The study helps explain how industrial chemicals known as PFAS and flame retardants, which are found in the blood or urine of over 90 percent of Americans and are already known to cause widespread health and reproductive effects, enter the body. PFAS, which first came to light as ingredients in Teflon, are also used to coat carpets, furniture, and clothing. Despite a lack of evidence that they prevent fires, flame retardants are added to furniture, carpet, electronics, and building insulation. While we don’t eat these products, this study makes it clear that we breathe in tiny bits of them that have entered the air as dust.
“We don’t realize we’re taking this dust into our bodies all day every day,” said Anna Young, a postdoctoral research fellow in the Department of Environmental Health at the Harvard T.H. Chan School of Public Health and lead author of the study. According to Young, people ingest an average of 20 milligrams of dust each day.

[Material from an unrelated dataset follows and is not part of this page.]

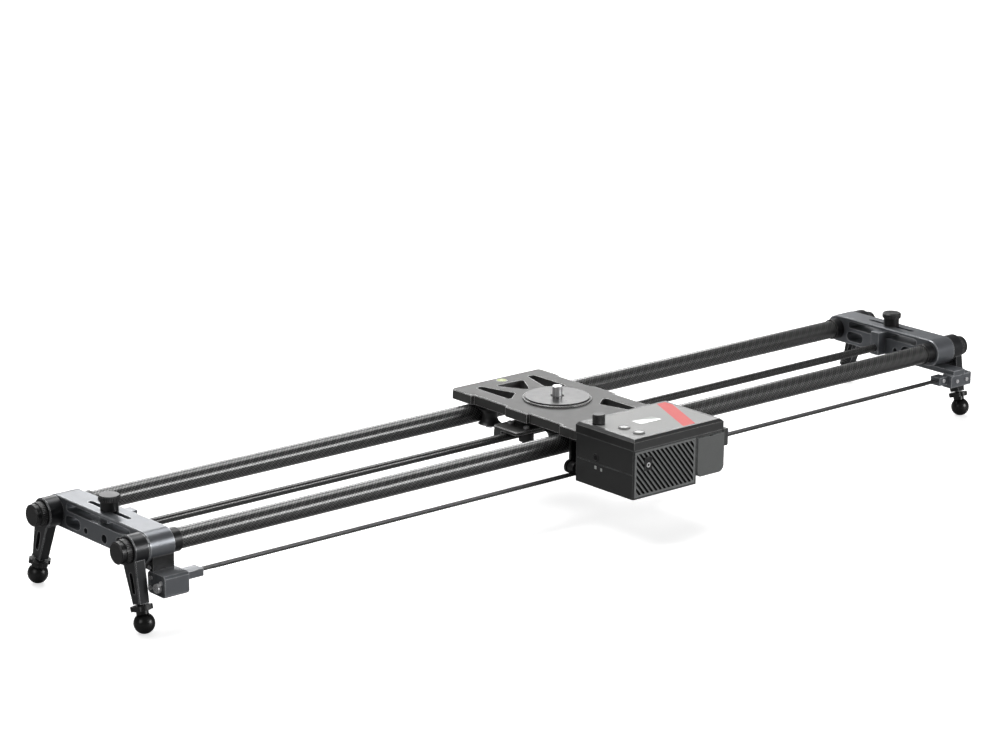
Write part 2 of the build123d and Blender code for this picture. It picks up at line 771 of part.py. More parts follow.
with BuildPart() as belt_guard:
    with BuildSketch(wheel_plane(0, 0, guard_rear)) as guard_face:
        # this plane's own Y points down
        with Locations((0, -(guide_z + deck_bottom) / 2)):
            Rectangle(2 * guide_reach, deck_bottom - guide_z)
        with Locations((-guide_reach, -guide_z), (guide_reach, -guide_z)):
            Circle(guide_radius + 1)
    extrude(amount=guard_thickness)
    with BuildSketch(Plane.XY.offset(deck_bottom)):
        with Locations((0, (guard_rear + guard_front) / 2)):
            Rectangle(2 * guide_reach, guard_rear - guard_front)
    extrude(amount=-3)
    for side in sides.values():
        with BuildSketch(wheel_plane(side * guide_reach, guide_z, guard_rear)):
            Circle(1.5)
        extrude(amount=-(2 * wheel_half + 1.0))
save(belt_guard.part, "belt_guard")


# ---- belt and its two ends ----
belt_left = mid_x - half_span + 8
belt_right = mid_x + half_span + 2
with BuildPart() as drive_belt:
    box_between(
        (belt_left, belt_y - belt_width / 2, belt_z - belt_thickness / 2),
        (belt_right, belt_y + belt_width / 2, belt_z + belt_thickness / 2),
    )
save(drive_belt.part, "drive_belt")


def belt_slot(low_x, high_x):
    """The slot that a belt end sits in."""
    half_width = belt_width / 2 + close_fit
    half_height = belt_thickness / 2 + close_fit
    with BuildPart(mode=Mode.PRIVATE) as slot:
        box_between(
            (low_x, belt_y - half_width, belt_z - half_height),
            (high_x, belt_y + half_width, belt_z + half_height),
        )
    add(slot.part, mode=Mode.SUBTRACT)


box_right = mid_x - half_span + 1
box_left = box_right - tensioner_length
box_top = rail_z - boss_radius - 4.7
box_bottom = box_top - tensioner_height
tongue_tip = box_right + tongue_reach
screw_z = belt_z - 5.5
with BuildPart() as tensioner_body:
    box_between(
        (box_left, belt_y - tensioner_width / 2, box_bottom),
        (box_right, belt_y + tensioner_width / 2, box_top),
    )
    chamfer(tensioner_body.edges().filter_by(Axis.X), 2)
    with BuildPart(mode=Mode.PRIVATE) as pocket:
        box_between(
            (box_right - 10, belt_y - tongue_width / 2 - close_fit, belt_z - 3.8),
            (box_right, belt_y + tongue_width / 2 + close_fit, belt_z + 2.8),
        )
        with Locations(along_x(box_left, belt_y - 4, screw_z).location):
            Cylinder(2.5 + running_fit, 24)
    add(pocket.part, mode=Mode.SUBTRACT)
save(tensioner_body.part, "tensioner_body")

with BuildPart() as belt_tongue:
    box_between(
        (box_right - 9.8, belt_y - tongue_width / 2, belt_z - 3.7),
        (tongue_tip, belt_y + tongue_width / 2, belt_z + 2.7),
    )
    chamfer(belt_tongue.faces().sort_by(Axis.X)[-1].edges(), 0.6)
    belt_slot(belt_left - 0.2, tongue_tip)
save(belt_tongue.part, "belt_tongue")

with BuildPart() as tensioner_bracket:
    box_between((box_left + 1, belt_y + 6, box_top), (box_right - 2, belt_y + 26, rail_z - 6))
    with Locations(along_x(box_left + tensioner_length / 2, -rail_y, rail_z).location):
        Cylinder(boss_radius, tensioner_length + 4, mode=Mode.SUBTRACT)
    with BuildPart(mode=Mode.PRIVATE) as cap_side:
        box_between((box_left, -rail_y, rail_z - boss_radius), (box_right, belt_y + 27, rail_z))
    add(cap_side.part, mode=Mode.SUBTRACT)
save(tensioner_bracket.part, "tensioner_bracket")

with BuildPart() as tension_screw:
    with BuildSketch(along_x(box_left + 10, belt_y - 4, screw_z, -1)):
        Circle(2.5)
    extrude(amount=10.3)
    with BuildSketch(along_x(box_left - 0.3, belt_y - 4, screw_z, -1)):
        Circle(4)
    extrude(amount=3.2)
    with BuildSketch(along_x(box_left - 3.5, belt_y - 4, screw_z, -1)):
        RegularPolygon(2, 6)
    extrude(amount=-2, mode=Mode.SUBTRACT)
save(tension_screw.part, "tension_screw")

anchor_left = mid_x + half_span + 3
anchor_top = rail_z - boss_radius
with BuildPart() as belt_anchor:
    anchor_front = belt_y - anchor_depth
    lug_left = anchor_left - anchor_lug
    box_between(
        (anchor_left, anchor_front, belt_z - 7.3),
        (anchor_left + anchor_block_length, belt_y, belt_z + 5.7),
    )
    chamfer(belt_anchor.edges().filter_by(Axis.X), 0.8)
    box_between(
        (anchor_left + 3, anchor_front, belt_z + 5),
        (anchor_left + 19, anchor_reach - rail_y, anchor_top),
    )
    box_between((lug_left, belt_y - 6, belt_z - 4), (anchor_left + 0.5, belt_y + 6, belt_z + 4))
    belt_slot(lug_left, belt_right + 0.2)
save(belt_anchor.part, "belt_anchor")
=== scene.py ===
import bpy
import bmesh
import math
from mathutils import Matrix, Vector


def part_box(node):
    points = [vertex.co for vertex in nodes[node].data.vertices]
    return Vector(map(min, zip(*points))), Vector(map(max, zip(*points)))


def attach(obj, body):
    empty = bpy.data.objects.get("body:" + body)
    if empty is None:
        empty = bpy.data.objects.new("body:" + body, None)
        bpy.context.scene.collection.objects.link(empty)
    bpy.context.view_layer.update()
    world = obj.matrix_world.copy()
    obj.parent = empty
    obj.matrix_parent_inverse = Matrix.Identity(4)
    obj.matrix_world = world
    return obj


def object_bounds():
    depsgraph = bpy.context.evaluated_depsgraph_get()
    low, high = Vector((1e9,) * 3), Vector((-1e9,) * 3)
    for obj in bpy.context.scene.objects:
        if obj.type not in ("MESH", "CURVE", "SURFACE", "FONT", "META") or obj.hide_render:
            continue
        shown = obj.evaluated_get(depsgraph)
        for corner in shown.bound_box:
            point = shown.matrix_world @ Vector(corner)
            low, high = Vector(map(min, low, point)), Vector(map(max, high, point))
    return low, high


# Motorised camera slider: carbon rails, end caps, legs, roller carriage and drive unit.
# Metres, in the frame of the CAD model: +X along the rails, +Y to the rear, +Z up.

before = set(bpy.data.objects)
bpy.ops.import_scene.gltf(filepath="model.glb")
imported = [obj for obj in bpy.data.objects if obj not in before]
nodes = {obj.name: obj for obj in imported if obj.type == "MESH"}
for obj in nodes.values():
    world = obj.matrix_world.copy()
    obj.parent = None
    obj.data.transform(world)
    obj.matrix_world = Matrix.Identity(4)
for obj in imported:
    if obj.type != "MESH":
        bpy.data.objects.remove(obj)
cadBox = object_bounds()
mm = 0.001
corners = [(row, side) for row in ("front", "rear") for side in ("left", "right")]
print("frame loaded:", len(nodes), "nodes")


def middleOf(node):
    low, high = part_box(node)
    return (low + high) / 2


# node tree helpers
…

While the health effects of PFAS and flame retardants have been known for years, the Environmental Protection Agency has been ineffective at curbing exposure to the chemicals. One class of flame retardants found in the dust — polybrominated diphenyl ethers, or PBDEs — was phased out in 2013 after they were found to cause infertility, thyroid dysfunction, and other health problems. But those compounds remain in many products and have been recycled into many others. Meanwhile, a class of chemicals now used to replace PBDEs, organophosphate esters, has also been found to cause reproductive problems, impair behavioral and cognitive development, and lead to pregnancy loss.
The health effects of PFAS are also well known and include impaired fetal development, obesity, decreased vaccine response, preeclampsia, testicular cancer, immune dysfunction, kidney cancer, and elevated cholesterol levels. But while two compounds in the class, PFOA and PFOS, were voluntarily phased out as of 2015, those two compounds remain in many products, and thousands of other PFAS, including some that present clear health dangers, are still in use.
“They’ve shown there’s a lot of bioactivity in dust,” Linda Birnbaum, former director and scientist emeritus of the National Institute of Environmental Health Sciences and the National Toxicology Program, said of the study’s authors. “People don’t understand that we are being exposed all the time to a multitude of chemicals that impact our endocrine systems. Things that are in our products don’t stay put. They get into our dust, whether house or office dust. And if they get into our house or office dust, they get into us.” Birnbaum pointed out that the study didn’t look for many other chemicals that have already been found in dust, including PCBs, heavy metals, pesticides, and phthalates.
While regulators have so far failed to prevent exposure to the PFAS and flame retardants that were identified in the study, some companies have begun to get rid of these chemicals on their own. In 2016, Ikea phased out textiles that contain PFAS. Three years later, the Home Depot stopped purchasing and distributing carpets that contain the chemicals. In 2020, Lowe’s made a similar commitment. Furniture makers have also begun to make couches and chairs without flame retardants.
A study by Young published last year showed that dust in rooms where furniture and rugs that were free of these chemicals contained lower levels of the contaminants. Consumers concerned about the toxicity of their homes can check out the quickly evolving list of PFAS-free products. And people worried about whether their couches contain flame retardants can even send samples to scientists at Duke University, where scientists will test them to see if the chemicals are present.
But making indoor air safe to breathe will ultimately require regulatory action. “It can’t be on consumers to figure out what products are safe when there are thousands of these chemicals and manufacturers don’t have to disclose them,” said Young. “We need to send the market a signal that we want healthy products to be the default and not the exception.”